Posted On : 2013-02-18 21:01:53( TIMEZONE : IST )

Coal India - Margins dip on lower e-auction volumes and higher fuel costs - Centrum

Coal India's (CIL) operational performance was below our estimates with EBITDA at ~Rs42.9bn on account of sharp fall in e-auction volumes (down by ~9% YoY ) and higher fuel costs (up by ~22% QoQ). CIL continued to see improvement in sales volumes (up by 8% in 9MFY13) with better railway rake availability (177 rakes/day in 9MFY13, up by 10.6% YoY) and strong domestic demand. Clarity on new FSAs remains low with price pooling for imported coal being suggested and the company has ruled out any near term proposal for increasing prices. We see robust volume growth ahead but revise our realizations and EBITDA assumptions lower to account for lower e-auction volumes, lower blended realizations and higher fuel costs. Downgrade to neutral with a target price of Rs372.

Volumes remain firm but lower on e-auction front: CIL's volumes remained firm at 120.5 MT (up ~9% YoY) but e-auction volumes dropped by 8.7% YoY to 10.5 MT. Total offtake for 9MFY13 was up by 8.1% YoY. Blended realizations stood at Rs1438/tonne, up by 3.3% YoY and QoQ. FSA raw coal realizations dropped by 3.8% QoQ to Rs1232/tonne but e-auction coal realizations increased to Rs2941/tonne (up by ~19% QoQ). Realizations and volumes increased on the washed coal front which was positive.

EBITDA margin lower due to higher wage & fuel costs: EBITDA stood at Rs42.9bn with margin of 24.8% as wage costs remained high and power & fuel costs went up by 22.4% QoQ to Rs6.8bn due to substantial increase in diesel prices. Margin is expected to remain subdued due to higher impact of diesel price increase going forward.

Outlook remains hazy due to lack of positive triggers: CIL has current new FSAs (80% qty trigger) with domestic/import supply split of 65%/15% and penalties below 65% domestic supply ranging from 5%-40% and imports being supplied on a cost plus basis but price pooling could be made mandatory on this (visibility remains low as of now) which would lead to coal cost increase of 8-10% according to our calculations. Though the company has said it would not be affected adversely by the price pooling mechanism, market remains nervous about any subsidy provided by CIL to power producers. The company has also ruled out any price hikes in the near future to cover higher fuel and employee costs and this is a big negative. We maintain our volume estimates but lower EBITDA estimates for FY13E/14E by 8.2%/6.4% to account for lower e-auction volumes, lower prices and higher fuel costs.

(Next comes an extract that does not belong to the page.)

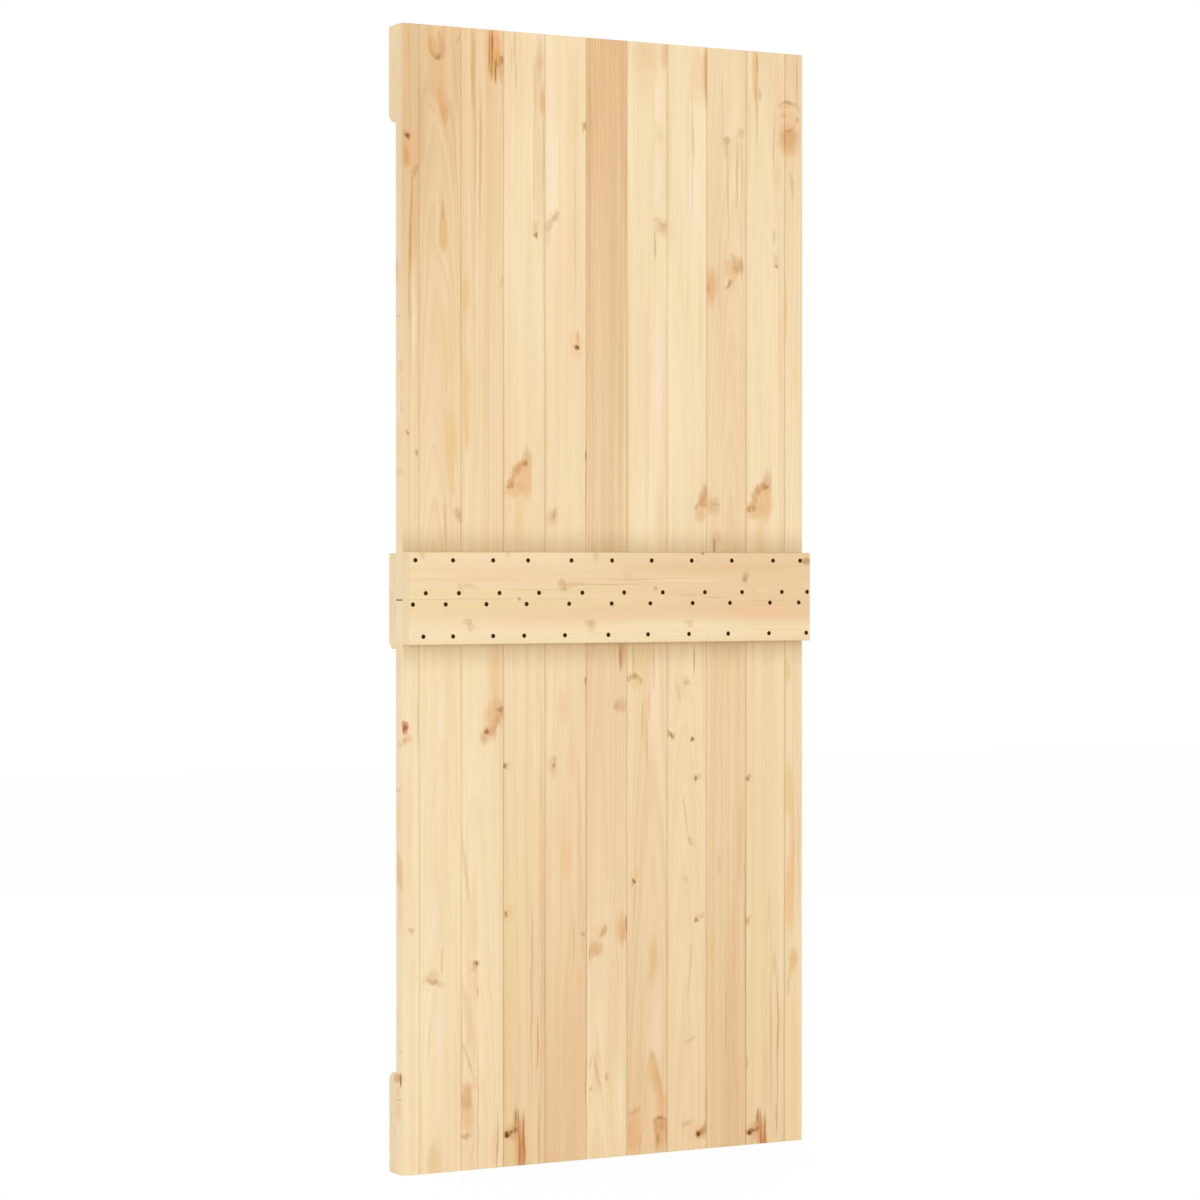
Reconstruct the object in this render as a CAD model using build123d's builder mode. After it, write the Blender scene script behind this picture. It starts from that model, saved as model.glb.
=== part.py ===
from build123d import *
import math
import os

os.makedirs("parts", exist_ok=True)

# A sliding door leaf of solid pine: half-length tongue-and-groove boards stand side by side in
# two courses that butt at mid height. Three rails lie across the front, and one wide rail lies
# across the back over the joint of the two courses, with four rows of countersunk screw seats.
#
# Millimetres. +X runs along the width, to the right as seen from the back, +Y points to the
# front and +Z up. The origin is the middle of the top rail's front face, where the hangers of
# the sliding track bolt on.

# Leaf
door_width = 860.0
door_height = 2100.0
board_thickness = 28.0
board_cover = 87.5
narrowest_strip = 20.0
strip_shift = 2.75
course_gap = 0.4

# Tongue and groove
tongue_length = 8.0
tongue_thickness = 8.0
tongue_bevel = 1.0
tongue_side_play = 0.2
tongue_end_play = 1.0
seam_gap = 0.3
seam_bevel = 2.2
leaf_edge_radius = 1.5

# Front rails
front_rail_thickness = 28.0
top_rail_height = 175.0
middle_rail_height = 175.0
middle_rail_drop = 2.0
bottom_rail_height = 184.0
rail_bevel = 11.0

# Back rail over the joint of the courses
back_rail_thickness = 28.0
back_rail_height = 169.0
back_rail_rise = 3.0

# Eased edges of all rails
rail_edge_radius = 2.0
rail_end_bevel = 0.8

# Seats that the heads of the screws sink in the back rail, one to each board in each row
screw_head_radius = 4.5
screw_head_angle = 90.0
outer_row_inset = 15.0
upper_row_reach = 12.5
lower_row_reach = 8.0

# How far each screw was driven beside the middle of its board, from the left board on
upper_outer_wander = (-4, 12, 7, -8, -4, -5, -7, -7, -6, -1, -3)
upper_inner_wander = (17, 24, 20, 15, 19, 21, 17, 22, 17, 19, 13)
lower_inner_wander = (-9, -3, -7, -11, -9, -6, -10, -5, -10, -8, -6)
lower_outer_wander = (12, 12, 7, -16, -18, -13, -15, -13, -14, -10, 11)

# Levels and layers, from the origin on the top rail's front face
left_edge = -door_width / 2
top_level = top_rail_height / 2
bottom_level = top_level - door_height
joint_level = (top_level + bottom_level) / 2
course_length = (door_height - course_gap) / 2
leaf_front = -front_rail_thickness
leaf_middle = leaf_front - board_thickness / 2
leaf_back = leaf_front - board_thickness
back_rail_face = leaf_back - back_rail_thickness
back_rail_level = joint_level + back_rail_rise

# As many full boards as fit, and the rest of the width in two ripped strips at the edges
full_boards = int((door_width - 2 * narrowest_strip) // board_cover)
strip_rest = door_width - full_boards * board_cover
first_seam = left_edge + strip_rest / 2 - strip_shift
seams = [first_seam + count * board_cover for count in range(full_boards + 1)]
board_lines = [left_edge] + seams + [left_edge + door_width]
board_middles = [(left + right) / 2 for left, right in zip(board_lines, board_lines[1:])]


def draw_board_section(column):
    """Draws one board's section between its two seams, with its tongue on the right."""
    grooved = column > 0
    tongued = column < len(board_middles) - 1
    left = board_lines[column] + (seam_gap / 2 if grooved else 0)
    right = board_lines[column + 1] - (seam_gap / 2 if tongued else 0)
    with Locations(((left + right) / 2, leaf_middle)):
        Rectangle(right - left, board_thickness)
    left_corners = vertices().group_by(Axis.X)[0]
    right_corners = vertices().group_by(Axis.X)[-1]
    if grooved:
        chamfer(left_corners, seam_bevel)
    else:
        fillet(left_corners, leaf_edge_radius)
    if tongued:
        chamfer(right_corners, seam_bevel)
    else:
        fillet(right_corners, leaf_edge_radius)
    if tongued:
        with Locations((right, leaf_middle)):
            Rectangle(tongue_length, tongue_thickness, align=(Align.MIN, Align.CENTER))
        chamfer(vertices().group_by(Axis.X)[-1], tongue_bevel)
    if grooved:
        groove_depth = tongue_length - seam_gap + tongue_end_play
        groove_width = tongue_thickness + 2 * tongue_side_play
        with Locations((left, leaf_middle)):
            Rectangle(
                groove_depth, groove_width, align=(Align.MIN, Align.CENTER), mode=Mode.SUBTRACT
            )


def make_board(name, column, base_level):
    """One half-length board, standing on its base level."""
    with BuildPart() as board:
        with BuildSketch(Plane.XY.offset(base_level)):
            draw_board_section(column)
        extrude(amount=course_length)
    board.part.label = name
    export_step(board.part, f"parts/{name}.step")


def make_front_rail(name, level, height, bevelled_side):
    """A rail across the front, with the long edge on its bevelled side, up or down, cut off.

    In its section the sketch's own X is the depth and its own Y the height.
    """
    with BuildPart() as rail:
        with BuildSketch(Plane.YZ.offset(left_edge)) as section:
            with Locations((leaf_front, level)):
                Rectangle(front_rail_thickness, height, align=(Align.MIN, Align.CENTER))
            front_corners = section.vertices().group_by(Axis.X)[-1].sort_by(Axis.Y)
            free_corner = front_corners[-1] if bevelled_side == "up" else front_corners[0]
            kept_corner = front_corners[0] if bevelled_side == "up" else front_corners[-1]
            chamfer(free_corner, rail_bevel)
            fillet(kept_corner, rail_edge_radius)
        extrude(amount=door_width)
        end_faces = rail.faces().filter_by(Plane.YZ)
        chamfer(end_faces.edges(), rail_end_bevel)
    rail.part.label = name
    export_step(rail.part, f"parts/{name}.step")


for column in range(len(board_middles)):
    number = f"{column + 1:02d}"
    make_board("upper_plank_" + number, column, joint_level + course_gap / 2)
    make_board("lower_plank_" + number, column, bottom_level)

make_front_rail("front_top_rail", 0, top_rail_height, "down")
make_front_rail(
    "front_middle_rail", joint_level - middle_rail_drop, middle_rail_height, "down"
)
make_front_rail(
    "front_bottom_rail", bottom_level + bottom_rail_height / 2, bottom_rail_height, "up"
)

# Back rail, with the conical seats of its self-boring screws
screw_rows = (
    (back_rail_level + back_rail_height / 2 - outer_row_inset, upper_outer_wander),
    (joint_level + upper_row_reach, upper_inner_wander),
    (joint_level - lower_row_reach, lower_inner_wander),
    (back_rail_level - back_rail_height / 2 + outer_row_inset, lower_outer_wander),
)
screw_places = [
    Plane(origin=(middle + wander[column % len(wander)], back_rail_face, level), z_dir=(0, -1, 0))
    for level, wander in screw_rows
    for column, middle in enumerate(board_middles)
]
seat_depth = screw_head_radius / math.tan(math.radians(screw_head_angle / 2))
with BuildPart() as back_middle_rail:
    with BuildSketch(Plane.YZ.offset(left_edge)) as back_section:
        with Locations((leaf_back, back_rail_level)):
            Rectangle(back_rail_thickness, back_rail_height, align=(Align.MAX, Align.CENTER))
        fillet(back_section.vertices().group_by(Axis.X)[0], rail_edge_radius)
    extrude(amount=door_width)
    chamfer(back_middle_rail.faces().filter_by(Plane.YZ).edges(), rail_end_bevel)
    with Locations(*screw_places):
        Cone(
            bottom_radius=0,
            top_radius=screw_head_radius,
            height=seat_depth,
            align=(Align.CENTER, Align.CENTER, Align.MAX),
            mode=Mode.SUBTRACT,
        )
back_middle_rail.part.label = "back_middle_rail"
export_step(back_middle_rail.part, "parts/back_middle_rail.step")
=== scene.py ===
import bpy
import bmesh
import math
from collections import namedtuple
from mathutils import Matrix, Vector


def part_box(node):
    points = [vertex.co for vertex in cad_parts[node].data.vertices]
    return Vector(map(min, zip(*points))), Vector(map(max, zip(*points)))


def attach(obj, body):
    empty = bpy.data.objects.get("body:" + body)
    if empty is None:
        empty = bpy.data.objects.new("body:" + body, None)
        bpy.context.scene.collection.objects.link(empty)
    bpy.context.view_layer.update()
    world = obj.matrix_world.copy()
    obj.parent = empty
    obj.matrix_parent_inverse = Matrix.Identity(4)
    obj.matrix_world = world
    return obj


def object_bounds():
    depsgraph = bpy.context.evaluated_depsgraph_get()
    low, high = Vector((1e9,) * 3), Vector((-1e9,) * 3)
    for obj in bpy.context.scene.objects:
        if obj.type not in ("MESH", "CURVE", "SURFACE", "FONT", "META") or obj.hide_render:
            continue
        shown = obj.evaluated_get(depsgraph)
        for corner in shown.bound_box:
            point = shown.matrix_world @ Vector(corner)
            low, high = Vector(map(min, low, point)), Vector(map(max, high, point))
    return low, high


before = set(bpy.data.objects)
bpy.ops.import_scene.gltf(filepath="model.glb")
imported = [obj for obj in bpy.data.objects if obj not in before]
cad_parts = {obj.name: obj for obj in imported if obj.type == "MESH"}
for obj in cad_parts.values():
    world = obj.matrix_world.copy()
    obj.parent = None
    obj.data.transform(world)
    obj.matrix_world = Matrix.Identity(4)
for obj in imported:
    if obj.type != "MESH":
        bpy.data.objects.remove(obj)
cad_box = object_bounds()

# The leaf of a pine sliding door, seen from its back. Metres, +X to the right as seen from the
# back, +Y out of the front face, +Z up. The marks in the wood are given in millimetres from the
# leaf's left edge and from its bottom.
MM = 0.001
LEFT_EDGE = cad_box[0].x
BOTTOM = cad_box[0].z
HEIGHT = cad_box[1].z - cad_box[0].z
LEAF_WIDTH = (cad_box[1].x - cad_box[0].x) / MM

# Boards
TONGUE_LENGTH = 8.0 * MM
COLUMNS = 11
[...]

Valuations: We remain positive on the volume growth front with strong domestic demand, pick up in new FSA signings, better railway logistics and higher production but see higher fuel costs and no price hikes as a big negative for the stock from earnings and margins point of view. We find the stock trading at reasonable valuations at FY14E adj. (adj for OBR provisioning) P/E of 11.5x and FY14E adj. EV/EBITDA of 6.5x. We value the company at 7x FY14E EV/EBITDA to arrive at a fair value of Rs368. Our DCF based fair value stands at Rs377. We downgrade to neutral with a target price of Rs372 (average of our EV/EBITDA and DCF valuation fair values).

Key Risks: Higher penalties on new FSAs due to large shortfall in supply, coal price reduction, slowdown in production growth and lower railway rake availability.